Monday, January 23, 2017

A Novel Challenge

The last part of my Five Dragon’s series is wrapping up its final edits.  While that’s working in the background, I’ve been preparing to write a full-length novel.  This is a new thing for me.  Shooting for a target length of 60,000 words, that’s still three times the length of anything that I’ve written before.  Those of you that have read my fiction know that I favor a terse style that gets right to the point and leaves the decorative flourishes to the reader’s imagination.  You aren’t paying me by the word here, so there’s no financial incentive for me to lather on the verbiage just for its own sake.
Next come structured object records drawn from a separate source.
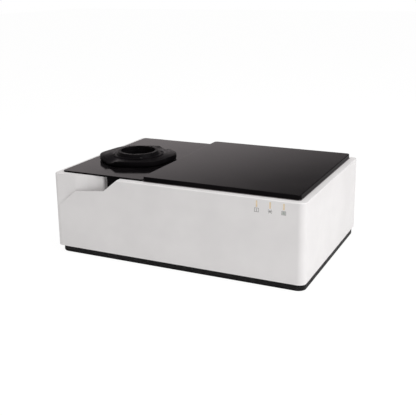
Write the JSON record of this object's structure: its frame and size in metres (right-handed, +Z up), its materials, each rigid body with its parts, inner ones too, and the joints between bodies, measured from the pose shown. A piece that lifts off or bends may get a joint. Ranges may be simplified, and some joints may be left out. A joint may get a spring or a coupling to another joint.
{
  "type": "near-infrared spectrometer",
  "caption": "Low benchtop near-infrared spectrometer with a lift-up rotating sample stage, raised lid, finger recess and indicator lights.",
  "frame": {"origin": "middle of the footprint, on the floor under the feet", "axes": "+X to the right seen from the front, +Y to the back, +Z up"},
  "size_m": [0.54, 0.37, 0.1958],
  "materials": {
    "casing_white": "satin moulded",
    "satin_black": "satin moulded",
    "gloss_black": "gloss",
    "rubber_black": "matt",
    "zinc_steel": "zinc plated",
    "aluminium": "machined",
    "black_metal": "anodised black",
    "amber_light": "translucent",
    "circuit_board": "solder mask",
    "clear_glass": "polished",
    "mirror_coat": "polished",
    "gold_contact": "plated",
    "white_ceramic": "matt",
    "gear_plastic": "natural"
  },
  "bodies": {
    "housing": {"outer_shell": "casing_white", "base_tray": "satin_black", "rubber_feet": "rubber_black", "case_screws": "zinc_steel", "chassis_plate": "zinc_steel", "top_lid": "gloss_black", "lid_screws": "zinc_steel", "hinge_brackets": "black_metal", "bay_liner": "satin_black", "rear_panel": "black_metal", "power_inlet": "satin_black", "inlet_pins": "gold_contact", "switch_frame": "satin_black", "usb_socket": "zinc_steel", "network_socket": "zinc_steel", "fan_frame": "satin_black", "fan_guard": "zinc_steel", "power_supply": "aluminium", "main_board": "circuit_board", "board_standoffs": "gold_contact", "light_pipe": "amber_light", "indicator_board": "circuit_board", "optical_bench": "aluminium", "bench_isolators": "rubber_black", "lamp_housing": "aluminium", "lamp_reflector": "mirror_coat", "halogen_lamp": "clear_glass", "filter_motor": "black_metal", "entrance_slit": "black_metal", "exit_slit": "black_metal", "grating_motor": "black_metal", "measurement_head": "black_metal", "measurement_window": "clear_glass", "detectors": "zinc_steel", "mirror_block": "aluminium", "fold_mirror": "mirror_coat", "paddle_drive": "black_metal"},
    "stage": {"stage_plate": "gloss_black", "lift_tab": "satin_black", "stage_bearing": "black_metal", "stage_motor": "black_metal", "motor_bracket": "zinc_steel", "hinge_pins": "zinc_steel"},
    "turntable_assembly": {"turntable": "satin_black", "cup_collar": "satin_black", "collar_screws": "black_metal", "ring_gear": "gear_plastic", "gear_screws": "zinc_steel"},
    "pinion_assembly": {"drive_pinion": "gold_contact", "motor_shaft": "zinc_steel"},
    "fan_blades": {"fan_rotor": "satin_black"},
    "rocker": {"power_rocker": "satin_black"},
    "grating_assembly": {"grating_holder": "black_metal", "diffraction_grating": "mirror_coat"},
    "filter_assembly": {"filter_wheel": "black_metal", "order_filters": "clear_glass"},
    "paddle_assembly": {"reference_paddle": "black_metal", "reference_tile": "white_ceramic"}
  },
  "joints": [
    {"name": "stage_lift", "type": "hinge", "parent": "housing", "child": "stage", "pos_m": [-0.161, 0.168, 0.1717], "axis": [-1, 0, 0], "range_deg": [0, 75]},
    {"name": "turntable_spin", "type": "hinge", "parent": "stage", "child": "turntable_assembly", "pos_m": [-0.161, -0.0245, 0.176], "axis": [0, 0, 1], "continuous": true},
    {"name": "pinion_spin", "type": "hinge", "parent": "stage", "child": "pinion_assembly", "pos_m": [-0.161, 0.0475, 0.161], "axis": [0, 0, 1], "continuous": true},
    {"name": "fan_spin", "type": "hinge", "parent": "housing", "child": "fan_blades", "pos_m": [0.18, 0.17, 0.09], "axis": [0, 1, 0], "continuous": true},
    {"name": "rocker_tilt", "type": "hinge", "parent": "housing", "child": "rocker", "pos_m": [0.025, 0.181, 0.09], "axis": [1, 0, 0], "range_deg": [0, 20]},
    {"name": "grating_turn", "type": "hinge", "parent": "housing", "child": "grating_assembly", "pos_m": [0.03, -0.058, 0.076], "axis": [0, 0, 1], "range_deg": [-12, 12]},
    {"name": "filter_turn", "type": "hinge", "parent": "housing", "child": "filter_assembly", "pos_m": [-0.116, -0.0955, 0.076], "axis": [1, 0, 0], "continuous": true},
    {"name": "paddle_swing", "type": "hinge", "parent": "housing", "child": "paddle_assembly", "pos_m": [-0.161, 0.0215, 0.0995], "axis": [0, 0, 1], "range_deg": [-70, 0]}
  ],
  "couplings": [
    {"joint": "pinion_spin", "follows": "turntable_spin", "ratio": -5}
  ]
}
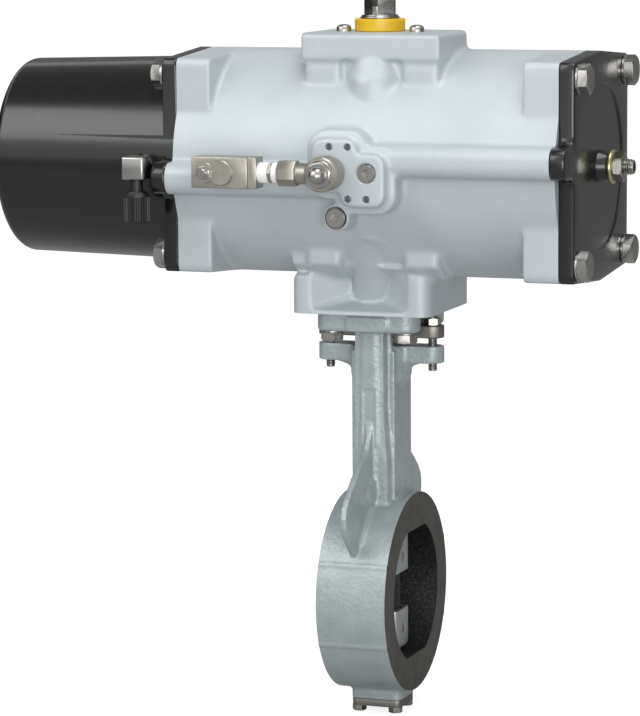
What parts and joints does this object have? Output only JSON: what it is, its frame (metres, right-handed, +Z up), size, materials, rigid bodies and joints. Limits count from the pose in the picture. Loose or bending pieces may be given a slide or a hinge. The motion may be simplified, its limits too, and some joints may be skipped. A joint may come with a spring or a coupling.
{
  "type": "pneumatic butterfly valve",
  "caption": "Wafer butterfly valve turned by a spring-return rack and pinion air actuator with a speed controller and a breather.",
  "frame": {"origin": "centre of the flow opening, where the pipe axis meets the stem axis", "axes": "+X along the pipe axis towards the open side of the body, under the plain end cover; +Z up the stem; -Y is the side with the air ports"},
  "size_m": [0.4097, 0.1899, 0.4596],
  "materials": {
    "silver_paint": "silver-grey paint on a rough casting",
    "blue_grey_paint": "silver blue-grey paint with a fine orange peel",
    "black_paint": "gloss black paint",
    "stainless_steel": "bare stainless steel",
    "stainless_cast": "cast stainless steel, machined hub faces",
    "grey_cast_steel": "dull brown-grey cast stainless steel",
    "nickel_plate": "satin nickel plate",
    "bare_aluminium": "anodised aluminium",
    "spring_steel": "coated spring steel",
    "bronze": "sintered bronze",
    "yellow_zinc": "yellow zinc plate",
    "yellow_plastic": "yellow acetal",
    "white_tape": "white sealing tape",
    "ptfe": "filled PTFE",
    "black_rubber": "black rubber",
    "black_plastic": "black moulded plastic"
  },
  "bodies": {
    "valve": {"valve_body": "silver_paint", "seat_ring": "ptfe", "seat_retainer": "stainless_steel", "retainer_screws": "stainless_steel", "upper_stem_bush": "bronze", "lower_stem_bush": "bronze", "stem_packing": "ptfe", "gland_follower": "stainless_steel", "gland_plate": "grey_cast_steel", "gland_studs": "stainless_steel", "gland_nuts": "stainless_steel", "bottom_cover": "grey_cast_steel", "bottom_gasket": "black_rubber", "bottom_cover_bolts": "stainless_steel", "yoke_bolts": "stainless_steel", "yoke_washers": "stainless_steel", "actuator_body": "blue_grey_paint", "lower_shaft_bush": "bronze", "upper_shaft_bush": "bronze", "thrust_ring": "yellow_plastic", "return_spring": "spring_steel", "spring_seat": "spring_steel", "spring_cover": "black_paint", "end_cover": "black_paint", "cover_seals": "black_rubber", "cover_bolts": "stainless_steel", "cover_washers": "stainless_steel", "stop_seal": "yellow_zinc", "stop_nut": "stainless_steel", "top_screws": "stainless_steel", "port_plug": "stainless_steel", "channel_plug": "stainless_steel", "banjo_fitting": "nickel_plate", "banjo_bolt": "stainless_steel", "nipple": "stainless_steel", "thread_tape": "white_tape", "speed_controller": "nickel_plate", "needle_nut": "stainless_steel", "elbow": "nickel_plate", "silencer": "black_plastic"},
    "drive_train": {"stem": "stainless_steel", "disc": "stainless_cast", "disc_pins": "stainless_steel", "output_shaft": "stainless_steel", "shaft_washer": "stainless_steel", "shaft_clip": "stainless_steel"},
    "left_piston": {"left_piston": "bare_aluminium", "left_piston_seal": "black_rubber", "left_piston_band": "ptfe"},
    "right_piston": {"right_piston": "bare_aluminium", "right_piston_seal": "black_rubber", "right_piston_band": "ptfe"},
    "stop_screw": {"stop_bolt": "stainless_steel"},
    "needle": {"needle_screw": "stainless_steel"}
  },
  "joints": [
    {"name": "stem_turn", "type": "hinge", "parent": "valve", "child": "drive_train", "pos_m": [0, 0, 0], "axis": [0, 0, 1], "range_deg": [0, 90], "stiffness_Nm_per_rad": 0.4},
    {"name": "left_piston_slide", "type": "slide", "parent": "valve", "child": "left_piston", "axis": [-1, 0, 0], "range_m": [0, 0.0316], "deforming": ["return_spring"]},
    {"name": "right_piston_slide", "type": "slide", "parent": "valve", "child": "right_piston", "axis": [1, 0, 0], "range_m": [0, 0.0316]},
    {"name": "stop_bolt_adjust", "type": "slide", "parent": "valve", "child": "stop_screw", "axis": [1, 0, 0], "range_m": [0, 0.006]},
    {"name": "needle_turn", "type": "hinge", "parent": "valve", "child": "needle", "pos_m": [-0.0774, -0.11, 0.278], "axis": [0, -1, 0], "range_deg": [0, 1350]}
  ],
  "couplings": [
    {"joint": "left_piston_slide", "follows": "stem_turn", "m_per_rad": 0.02},
    {"joint": "right_piston_slide", "follows": "stem_turn", "m_per_rad": 0.02}
  ]
}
That might work fine for a short story where words come at a premium, but it adds a challenge to writing a full length novel.  When you don’t spend a thousand words describing every single dish served at a lavish 12-course feast in excruciatingly diabetic detail you’ve got to fill those pages with people doing things and things actually happening.  Add to that my predilection for narratives that feature a single point of view character, and now you’re looking at some serious plot twists to keep the reader’s attention.
All that takes planning and preparation.
Enter Moorcock’s Three Day Novel challenge.  You can guess from the title what it’s all about.  I won’t repeat what others have already said about.  Here's just one link, you can find plenty more with a simple search.)  MLK Day came and went, and with it too much dayjob work to do a proper Challenge.  That didn't mean I couldn't use Moorcock's theories at a more sedate pace though.
Using that framework as a guide, I’ve got a dozen chapters hashed out.  It cost me 3,000 words of publishable material, but what I waste in work-product, I hope to make up for in efficiency.  That 3,000 words includes an outline of the complicated off-screen event that drives the action and the working FTL system.  That system was a head scratcher for me because it's a narrative device wrapped in a thick layer of legit quantum physics.  It took a little help from Spencer Hart - remember that name, you'll be hearing it a lot in the future.  If you don't believe me, check out his blog - but it's a reasonable explanation for FTL that still allows for some rock 'em sock 'em two fisted spacer tales.

Pushing myself to write this longer form fiction has been a challenge, but one most welcome.  It's a lot like running a marathon.  Hopefully my nipples won't hurt so much at the end of this one.